Chapter 3 Git

3.1 Introduction

In this first chapter, you will familiarize yourself with one of the important aspects of a data pipeline: Git.

Think of git as a way to keep track of the different versions of a document. But it is also an important tool to collaborate on a project. It is eventually a nice way to always have a backup of your work. It is particularly important in this day and age.

Remember, the goal of this book is to harness the power of data science tools for business. In this regard, we promote reproducible research as our research method. In order to do so, RStudio, with documents written in Markdown, will be your main portal for doing your projects. You will learn a few syntax tips regarding Markdown and how to save your projects online (Git). Throughout the chapters, useful tips will be either displayed in bold or in italics.

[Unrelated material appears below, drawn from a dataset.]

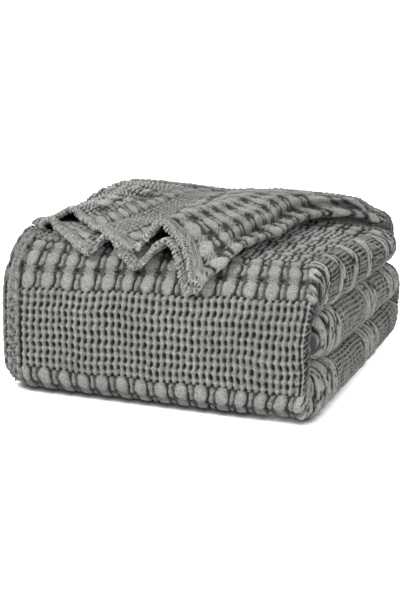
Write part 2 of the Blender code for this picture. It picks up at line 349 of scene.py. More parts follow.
# %% Plies, turns and rolls
# Heights of the loose end's ridges and valleys, in mm: a row for each place along it (way) and a
# column for each place across it, from the left turn to the fold on the right.
RIDGE_ACROSS = (0.0, 0.12, 0.25, 0.40, 0.52, 0.62, 0.72, 0.85, 0.93, 1.0)
RIDGE_WAY = (0.0, 0.12, 0.35, 0.55, 0.75, 1.0)
RIDGE_HEIGHT = np.array([
    [-5, -3, -4, -7, -1, 3, 3.5, 3, 1, -9],
    [0, 0, -3, -6, -1, 4, 5, 4, 1, -8],
    [3, 2, -1, -5, -2, 4, 6, 5, 0, -6],
    [-2, 0, 1, -5, -4, 4, 7, 3, 0, -4],
    [-6, -1, 4, -1, -6, 3, 8, 3, 0, -2],
    [0] * 10,
]) * 0.001
RISE_LATE = 4              # over the bend at the back they rise with this power of the way
FULL = 2.7                 # an ellipse has 2; a fuller roll has more


def blend(a, b, share):
    """A share of the way from a to b."""
    return a + (b - a) * share


def ridges(across, way, share):
    """The table's height at places across (a row) and way (a column or one number).

    The lower ply (share 0) lies on the stack, so it has the ridges and not the valleys.
    """
    rows = np.stack([eased(across.ravel(), RIDGE_ACROSS, row) for row in RIDGE_HEIGHT])
    height = eased(np.atleast_1d(way).ravel(), RIDGE_WAY, rows)
    return blend(np.maximum(height, 0.0), height, share)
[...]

At the end of the chapter, you should be able to:

  1. understand the power of git;
  2. use github
  3. use the lower camel case
  4. pull, commit, push

3.2 Github

In this section, we present how to save your project in the RStudio console. Previously, we mentioned the blue floppy disk button located in the top left-hand panel. This button will only save your project locally, meaning that only you will be able to save and access the file. However, your project must be synchronized in an online server called Git (located in the top right-hand panel).

We will use here a commercial platform called Github. You are required to create an account on github. But you could also use open source-based solutions like Gitlab, etc.

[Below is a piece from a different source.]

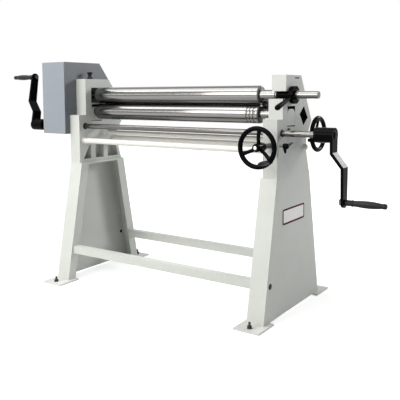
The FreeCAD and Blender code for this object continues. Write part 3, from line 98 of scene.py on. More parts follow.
# Sprayed enamel: fine orange peel over the low waves of the metal beneath, and slight mottling.
sprayed, spray_in, spray_out = effect("sprayed skin", [("Peel", 1.0), ("Waves", 1.0)], ["Height", "Mottle"])
spray_coords = add(sprayed, "ShaderNodeTexCoord").outputs["Object"]
peel = add(sprayed, "ShaderNodeTexNoise", Vector=spray_coords, Scale=420.0, Detail=2.0)
waves = add(sprayed, "ShaderNodeTexNoise", Vector=spray_coords, Scale=9.0, Detail=3.0)
pits = add(sprayed, "ShaderNodeTexNoise", Vector=spray_coords, Scale=60.0, Detail=4.0)
relief = maths(sprayed, "ADD", maths(sprayed, "MULTIPLY", peel.outputs[0], spray_in.outputs["Peel"]),
               maths(sprayed, "MULTIPLY", waves.outputs[0], spray_in.outputs["Waves"]))
sprayed.links.new(relief, spray_out.inputs["Height"])
waves_share, pits_share = 0.7, 0.3
sprayed.links.new(maths(sprayed, "ADD", maths(sprayed, "MULTIPLY", waves.outputs[0], waves_share),
                        maths(sprayed, "MULTIPLY", pits.outputs[0], pits_share)), spray_out.inputs["Mottle"])

# Settled dust: a thin patchy film on faces that look up.
dusty, dust_in, dust_out = effect("settled dust", [("Amount", 0.3)], ["Mask"])
dust_facing = add(dusty, "ShaderNodeNewGeometry")
dust_normal = add(dusty, "ShaderNodeSeparateXYZ", Vector=dust_facing.outputs["Normal"])
dust_cloud = add(dusty, "ShaderNodeTexNoise",
                 Vector=add(dusty, "ShaderNodeTexCoord").outputs["Object"], Scale=14.0, Detail=6.0)
level = maths(dusty, "MULTIPLY", maths(dusty, "MAXIMUM", dust_normal.outputs["Z"], 0.0),
              dust_cloud.outputs[0])
dusty.links.new(maths(dusty, "MULTIPLY", level, dust_in.outputs["Amount"], clamp=True),
                dust_out.inputs["Mask"])


def blend_colour(tree, amount, first, second):
    """Mix of two colours. A colour mix takes its amount at input 0 and its colours at 6 and 7."""
    mixed = add(tree, "ShaderNodeMix", {"data_type": "RGBA"})
    for index, source in ((0, amount), (6, first), (7, second)):
        if isinstance(source, bpy.types.NodeSocket):
            tree.links.new(source, mixed.inputs[index])
        else:
            mixed.inputs[index].default_value = source if index == 0 else (*source, 1.0)
    return mixed.outputs[2]


def placed(tree, group, **links):
    """A shared effect put in a material, with that material's own values."""
    node = add(tree, "ShaderNodeGroup", {"node_tree": group})
    for key, source in links.items():
        if isinstance(source, bpy.types.NodeSocket):
            tree.links.new(source, node.inputs[key])
        else:
            node.inputs[key].default_value = source
    return node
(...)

3.2.1 Create a GitHub account

Create an account on https://github.com, it’s free!

Or, if you already have one, go to the next step.

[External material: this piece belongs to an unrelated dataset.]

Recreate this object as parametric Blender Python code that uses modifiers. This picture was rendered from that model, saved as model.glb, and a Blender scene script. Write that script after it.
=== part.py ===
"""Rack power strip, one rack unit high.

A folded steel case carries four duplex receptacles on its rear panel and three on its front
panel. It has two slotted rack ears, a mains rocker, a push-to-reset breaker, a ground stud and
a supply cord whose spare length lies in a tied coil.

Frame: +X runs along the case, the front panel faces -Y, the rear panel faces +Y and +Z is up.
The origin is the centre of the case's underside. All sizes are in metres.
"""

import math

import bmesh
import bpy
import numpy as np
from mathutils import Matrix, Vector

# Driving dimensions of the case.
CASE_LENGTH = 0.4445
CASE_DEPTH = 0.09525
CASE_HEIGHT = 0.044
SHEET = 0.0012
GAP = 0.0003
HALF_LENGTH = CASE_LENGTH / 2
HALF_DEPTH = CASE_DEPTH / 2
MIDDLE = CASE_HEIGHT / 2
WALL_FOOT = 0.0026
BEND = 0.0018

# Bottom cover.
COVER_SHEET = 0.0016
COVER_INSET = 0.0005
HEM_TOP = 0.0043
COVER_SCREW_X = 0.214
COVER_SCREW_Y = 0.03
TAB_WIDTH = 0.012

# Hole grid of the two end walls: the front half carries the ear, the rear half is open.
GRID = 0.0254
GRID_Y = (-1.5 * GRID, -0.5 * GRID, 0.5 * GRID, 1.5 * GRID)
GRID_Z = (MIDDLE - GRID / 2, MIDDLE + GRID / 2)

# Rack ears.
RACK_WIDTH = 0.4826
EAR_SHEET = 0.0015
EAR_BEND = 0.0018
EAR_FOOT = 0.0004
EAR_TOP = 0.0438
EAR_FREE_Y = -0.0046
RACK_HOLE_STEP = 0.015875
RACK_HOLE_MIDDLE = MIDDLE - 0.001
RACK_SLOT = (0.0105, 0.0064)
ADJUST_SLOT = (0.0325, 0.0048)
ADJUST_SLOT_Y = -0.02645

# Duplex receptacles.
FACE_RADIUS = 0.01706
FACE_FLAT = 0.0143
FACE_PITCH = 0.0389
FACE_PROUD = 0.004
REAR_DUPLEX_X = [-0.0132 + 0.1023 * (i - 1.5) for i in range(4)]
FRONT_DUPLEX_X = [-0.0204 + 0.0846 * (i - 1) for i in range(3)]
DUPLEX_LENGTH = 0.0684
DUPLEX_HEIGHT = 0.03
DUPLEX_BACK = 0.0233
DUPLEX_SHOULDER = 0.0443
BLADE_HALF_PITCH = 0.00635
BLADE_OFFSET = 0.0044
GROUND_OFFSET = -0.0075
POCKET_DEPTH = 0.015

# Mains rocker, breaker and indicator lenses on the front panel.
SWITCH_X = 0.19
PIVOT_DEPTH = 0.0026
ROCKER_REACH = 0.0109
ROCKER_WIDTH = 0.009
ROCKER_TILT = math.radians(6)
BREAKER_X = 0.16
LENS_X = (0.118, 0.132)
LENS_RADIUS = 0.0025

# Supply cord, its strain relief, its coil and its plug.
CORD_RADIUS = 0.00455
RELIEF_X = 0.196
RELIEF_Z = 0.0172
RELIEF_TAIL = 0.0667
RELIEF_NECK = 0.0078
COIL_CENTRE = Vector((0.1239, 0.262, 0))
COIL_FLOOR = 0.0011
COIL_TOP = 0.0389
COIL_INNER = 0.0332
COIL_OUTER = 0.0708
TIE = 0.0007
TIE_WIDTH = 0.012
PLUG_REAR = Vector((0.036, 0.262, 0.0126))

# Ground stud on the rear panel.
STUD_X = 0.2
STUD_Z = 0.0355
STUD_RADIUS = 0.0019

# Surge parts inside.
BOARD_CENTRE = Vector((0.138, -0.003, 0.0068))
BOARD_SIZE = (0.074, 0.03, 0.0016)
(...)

3.2.2 Create a GitHub repository

Make sure you are logged in on GitHub.

Click on the green “New repository” button. Or, if you are on your own profile page, click on “Repositories”, then click on the green “New” button.

How to fill this in:

  • Repository name: myrepo (or whatever you wish, we’ll delete this soon anyway).
  • Description: “testing my setup” (or whatever, but some text is good for the README).
  • Public.
  • YES Initialize this repository with a README.
  • For everything else, just accept the default.

Click on the green button “Create repository.”

Copy the HTTPS clone URL to your clipboard via the green “Clone or Download” button.

3.2.3 Connect GitHub on RStudio Cloud

In RStudio Cloud, start a new project from Git Repository :

In “Repository URL”, paste the URL of your new GitHub repository. It will be something like this https://github.com/jennybc/myrepo.git.

Accept the default project directory name, e.g. myrepo, which coincides with the GitHub repo name.

Take charge of – or at least notice! – where the Project will be saved locally. A common rookie mistake is to have no idea where you are saving files or what your working directory is. Pay attention. Be intentional.

Click “Create Project”.

You should find yourself in a new local RStudio Project that represents the new test repo we just created on GitHub. This should download the README.md file from GitHub. Look in RStudio’s file browser pane for the README.md file.

3.3 Lower Camel Case

We recommend that all your files be labeled in a specific syntax, called lowerCamelCase. No space/symbol/accent should be inside file names. For example, the name of a document should look like this: reproducibleDocument1.Rmd. The first word is in lower case whereas all subsequent words must be attached, with the first letter in capital.

3.4 Pull, Commit, Push

In order to synchronize your file with the instructors (which will be how every document for the semester will be saved and shared), three steps are required. First, select the Git tab in the top right-hand panel of the console.

  • Pull means that you will import all files from the server which are not located in your local session;
  • Commit means that you will make some changes to your files and that you want to mark them;
  • Push means that you want to synchronize your local work with the server, hence add your contribution to the server.

When you log in your console, always click on Pull in order to get the latest version of your files. When you have added some modifications to your project and that you want to save them, click on Commit. You will be redirected to the following panel:

Select all files that you have created, deleted or modified and then click on the Stage button. You need to specify what kind of modification has been added in the commit message box. After clicking on Commit, your files will be marked. Now, click on Push in order to send all modifications to the server. That way, all your project will be synchronized online.

Remember: Pull > Commit > Push. This must become a reflex.

3.4.1 Git config

The first time you’ll want to commit > push, you’ll have to configure your email and user name.

In the terminal tab:

  1. after the $ sign, enter this line first (with your proper email address)
git config --global user.email "email@example.com"
  1. and then this line (with your proper name)
git config --global user.name "Name Surname"

You Git setup is done, you can now, commit > push your work!

TL;DR

  • lowerCamelCase: specific syntax for your files’ name.
  • Pull, Commit, Push:
    • Pull: import files from the server
    • Commit: mark your changes
    • Push: add your changes to the server